Today the Government announced its 2023 Budget. You can read our response here.
In the blog below, our Research & Policy Officer, Anna Mowbray, will breakdown the headline and explain what this Budget will mean for you and your family.
We were pleased to hear that the Government has seen sense and extended the energy price guarantee to protect households from soaring high energy costs. This means that if you’re an average household, you will continue to have your energy costs capped at £2,500 a year until the end of June. According to current predictions, by the time the energy price guarantee ends, the energy price cap (the price the regulator sets as a maximum that consumers pay) will have fallen below the energy price guarantee rate.
The Government also made an important change if you use a pre-payment meter for your energy. It said that you will no longer be penalised and pay more per unit compared with people who pay by direct debit. Unfortunately, if you pay for your energy by cash or cheque, you could still pay more.
However, the Government will no longer offer the £400 energy bills support scheme which gave us all up to £67 a month off our energy bills. The result is that this year will be even harder than last year, with families paying on average £285 more for energy over the next 12 months than the last 12 months (according to the ECIU).
The Chancellor made big announcements about expanding free childcare, but we’ve got concerns those declarations are not backed up with proper funding that will actually resolve our childcare crisis.
What did the Chancellor say? He promised that rather than only receiving hours of free childcare the September after your child turns three, you will eventually be able to receive free childcare from the end of maternity, paternity, or parental leave.
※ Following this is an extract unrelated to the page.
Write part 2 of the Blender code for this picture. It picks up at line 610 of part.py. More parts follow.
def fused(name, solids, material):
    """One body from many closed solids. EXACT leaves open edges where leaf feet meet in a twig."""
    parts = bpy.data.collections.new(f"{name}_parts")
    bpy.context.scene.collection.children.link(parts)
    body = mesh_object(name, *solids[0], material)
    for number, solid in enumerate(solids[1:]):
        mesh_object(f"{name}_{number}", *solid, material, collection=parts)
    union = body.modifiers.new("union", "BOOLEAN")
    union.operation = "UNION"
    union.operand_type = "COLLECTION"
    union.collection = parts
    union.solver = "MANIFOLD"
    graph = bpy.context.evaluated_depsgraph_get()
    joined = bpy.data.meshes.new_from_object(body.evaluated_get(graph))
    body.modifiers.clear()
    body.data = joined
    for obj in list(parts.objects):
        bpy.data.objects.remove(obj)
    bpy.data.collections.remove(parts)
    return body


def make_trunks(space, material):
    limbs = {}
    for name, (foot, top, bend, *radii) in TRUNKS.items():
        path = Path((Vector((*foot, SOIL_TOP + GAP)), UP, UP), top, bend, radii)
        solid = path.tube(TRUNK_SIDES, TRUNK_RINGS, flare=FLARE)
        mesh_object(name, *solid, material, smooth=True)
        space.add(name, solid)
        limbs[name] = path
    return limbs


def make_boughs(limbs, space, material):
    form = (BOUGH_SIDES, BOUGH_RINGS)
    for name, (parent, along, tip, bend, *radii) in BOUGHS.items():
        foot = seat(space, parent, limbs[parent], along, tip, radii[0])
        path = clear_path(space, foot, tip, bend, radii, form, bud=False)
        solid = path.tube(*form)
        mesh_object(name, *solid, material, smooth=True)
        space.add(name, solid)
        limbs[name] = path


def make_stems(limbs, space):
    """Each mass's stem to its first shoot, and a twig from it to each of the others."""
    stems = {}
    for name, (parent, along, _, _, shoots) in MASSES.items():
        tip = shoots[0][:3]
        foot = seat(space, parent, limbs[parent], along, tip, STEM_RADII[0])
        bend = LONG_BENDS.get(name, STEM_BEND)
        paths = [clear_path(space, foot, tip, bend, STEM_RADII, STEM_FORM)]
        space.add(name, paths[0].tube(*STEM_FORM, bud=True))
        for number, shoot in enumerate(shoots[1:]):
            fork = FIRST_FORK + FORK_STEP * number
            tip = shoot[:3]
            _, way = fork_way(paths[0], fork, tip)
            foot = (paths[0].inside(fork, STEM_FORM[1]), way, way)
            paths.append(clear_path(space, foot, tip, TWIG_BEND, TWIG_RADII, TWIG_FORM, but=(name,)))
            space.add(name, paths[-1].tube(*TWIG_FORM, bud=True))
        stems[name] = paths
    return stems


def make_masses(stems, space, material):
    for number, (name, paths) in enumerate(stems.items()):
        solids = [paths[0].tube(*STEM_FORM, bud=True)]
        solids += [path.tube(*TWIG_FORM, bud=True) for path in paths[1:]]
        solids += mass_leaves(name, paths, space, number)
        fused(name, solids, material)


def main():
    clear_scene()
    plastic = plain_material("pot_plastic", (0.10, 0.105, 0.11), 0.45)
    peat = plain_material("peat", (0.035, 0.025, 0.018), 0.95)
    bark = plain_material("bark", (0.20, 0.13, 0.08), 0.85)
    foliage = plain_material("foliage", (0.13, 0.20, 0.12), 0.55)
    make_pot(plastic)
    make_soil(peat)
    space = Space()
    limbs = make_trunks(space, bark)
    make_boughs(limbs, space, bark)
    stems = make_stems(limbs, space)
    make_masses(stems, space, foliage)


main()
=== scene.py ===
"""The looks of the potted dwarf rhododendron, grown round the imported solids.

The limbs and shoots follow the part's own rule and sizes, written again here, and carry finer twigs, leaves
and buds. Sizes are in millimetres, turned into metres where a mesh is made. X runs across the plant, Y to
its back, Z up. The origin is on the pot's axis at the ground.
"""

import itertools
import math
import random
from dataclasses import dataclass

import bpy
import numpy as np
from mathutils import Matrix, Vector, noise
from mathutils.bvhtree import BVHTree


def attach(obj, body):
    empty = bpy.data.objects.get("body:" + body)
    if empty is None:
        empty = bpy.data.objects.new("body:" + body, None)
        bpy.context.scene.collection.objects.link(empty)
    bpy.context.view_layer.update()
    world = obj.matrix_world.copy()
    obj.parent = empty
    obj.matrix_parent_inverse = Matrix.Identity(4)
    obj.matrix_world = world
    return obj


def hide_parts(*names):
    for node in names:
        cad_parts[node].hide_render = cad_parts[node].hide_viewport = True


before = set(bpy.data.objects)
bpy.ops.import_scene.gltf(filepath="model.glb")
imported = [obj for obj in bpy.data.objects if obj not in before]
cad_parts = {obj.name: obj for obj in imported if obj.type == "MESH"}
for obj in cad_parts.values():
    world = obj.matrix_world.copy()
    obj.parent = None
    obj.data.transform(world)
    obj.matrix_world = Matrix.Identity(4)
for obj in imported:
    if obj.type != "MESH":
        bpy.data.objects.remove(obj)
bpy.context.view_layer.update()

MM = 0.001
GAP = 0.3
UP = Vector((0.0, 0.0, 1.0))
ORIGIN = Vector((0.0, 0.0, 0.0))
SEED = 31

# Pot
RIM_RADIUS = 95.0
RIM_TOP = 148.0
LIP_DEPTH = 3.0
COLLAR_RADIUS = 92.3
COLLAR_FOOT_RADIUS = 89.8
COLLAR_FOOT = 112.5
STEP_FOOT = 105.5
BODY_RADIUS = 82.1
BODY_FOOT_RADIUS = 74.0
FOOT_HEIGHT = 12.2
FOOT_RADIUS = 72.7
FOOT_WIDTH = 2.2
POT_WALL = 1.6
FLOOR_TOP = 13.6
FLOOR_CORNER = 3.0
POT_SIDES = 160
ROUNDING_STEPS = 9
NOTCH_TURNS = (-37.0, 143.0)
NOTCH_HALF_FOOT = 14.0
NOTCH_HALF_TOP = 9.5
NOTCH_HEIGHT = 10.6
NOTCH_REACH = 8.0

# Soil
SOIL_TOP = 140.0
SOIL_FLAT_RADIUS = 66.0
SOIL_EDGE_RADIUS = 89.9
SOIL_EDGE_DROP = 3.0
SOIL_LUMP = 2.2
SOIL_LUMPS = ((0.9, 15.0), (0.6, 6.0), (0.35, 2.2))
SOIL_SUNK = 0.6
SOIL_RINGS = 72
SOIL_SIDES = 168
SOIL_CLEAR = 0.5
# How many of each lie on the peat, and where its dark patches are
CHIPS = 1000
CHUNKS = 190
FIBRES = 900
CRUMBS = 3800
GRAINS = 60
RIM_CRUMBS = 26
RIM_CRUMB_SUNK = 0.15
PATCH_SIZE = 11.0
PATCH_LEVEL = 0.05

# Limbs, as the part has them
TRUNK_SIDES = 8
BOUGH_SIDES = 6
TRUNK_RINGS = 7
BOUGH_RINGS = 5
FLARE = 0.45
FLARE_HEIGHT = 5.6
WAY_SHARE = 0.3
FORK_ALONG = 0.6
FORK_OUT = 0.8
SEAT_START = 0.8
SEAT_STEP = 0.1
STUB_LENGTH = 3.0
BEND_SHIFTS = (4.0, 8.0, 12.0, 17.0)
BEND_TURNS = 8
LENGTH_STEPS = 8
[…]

However, this is going to be rolled out slowly over time. Parents of two-year-olds who are in work will be able to get 15 hours of free childcare from April 2024.
From September 2024, this will be extended to all children aged from 9 months upwards.
And then from September 2025, all working parents of under-fives will get 30 hours of free childcare a week.
We’re very concerned that “free” may not really mean free. At the moment, parents receiving the 30 hours of free childcare for three-year-olds often find themselves having to pay for extra costs, like meals, as funding from the Government just doesn’t cover the costs for nurseries for providing the places. Moreover, this offer is term time only, so doesn’t work for most families who need affordable childcare all year around.
All this means childcare providers may not be able to afford to offer all this extra childcare the Chancellor has announced.
Finally, we’re really concerned that the Chancellor has reduced the ratio of staff to children that will legally apply in early years settings. Reducing ratios could mean more work for staff and even compromise the safety of our children.
Unfortunately for our members working in early years, the Chancellor didn’t say anything about increasing pay in the sector. We know that without expanding the sector significantly, this extra promised provision won’t happen. And we know that low pay is keeping people out of the sector.
Community continues to campaign for a better deal for the critical childcare and early years workforce.
No support for green steel
The Chancellor’s speech today contained no plans to develop a desperately needed industrial strategy and help deliver green technologies for industries like steel to help the UK reach our Net-Zero goals. We need a structural reform of our energy system to once and for all bring our prices in line with our European competitors, which will be central to support energy intensive industries such as steel to compete and adopt low carbon steelmaking technologies.
We were bitterly disappointed by this and continue to campaign for the government to step up and support our industry.
The cost of living
The Budget also contained what sounds like good news for the cost of living. It’s predicted that inflation is going to fall back to 2.9% by the end of the year. But that doesn’t mean prices will fall. Prices will still be more expensive than they were in 2022.
And the OBR says that real household disposable income will fall by 6% over the next two years. So, we’re all going to feel the squeeze.
The Chancellor also announced changes to pensions. First, he raised the pensions annual allowance, which is the maximum that you can save into your pension each year, from £40,000 a year to £60,000.
He also announced that the pensions lifetime allowance will be scrapped. The lifetime allowance was the maximum you could save into your pension over your whole life before paying extra tax.
Why has the Chancellor made these changes? He claims this will help retain GPs and other doctors who are facing big tax bills, as working for longer meant that they breached these allowances.
We are concerned that these changes – while they might help some doctors – may encourage other workers to retire earlier, as they reach their pensions savings goals more quickly.
Finally, the Chancellor told us that the Work Capability Assessment will be scrapped. This should mean that people with disabilities can look for work without losing benefits. However, it could mean that some lose out on support if they don’t get assessed.
The Government is also making sanctions stricter on people it thinks should be working. This includes those working less than 18 hours a week.
As our benefits sanctions are already draconian, we are concerned that this deeply unfair measure unfair will have a negative impact on vulnerable people’s health and finances.
We will keep you informed as we get more details about how these policies might work in practice.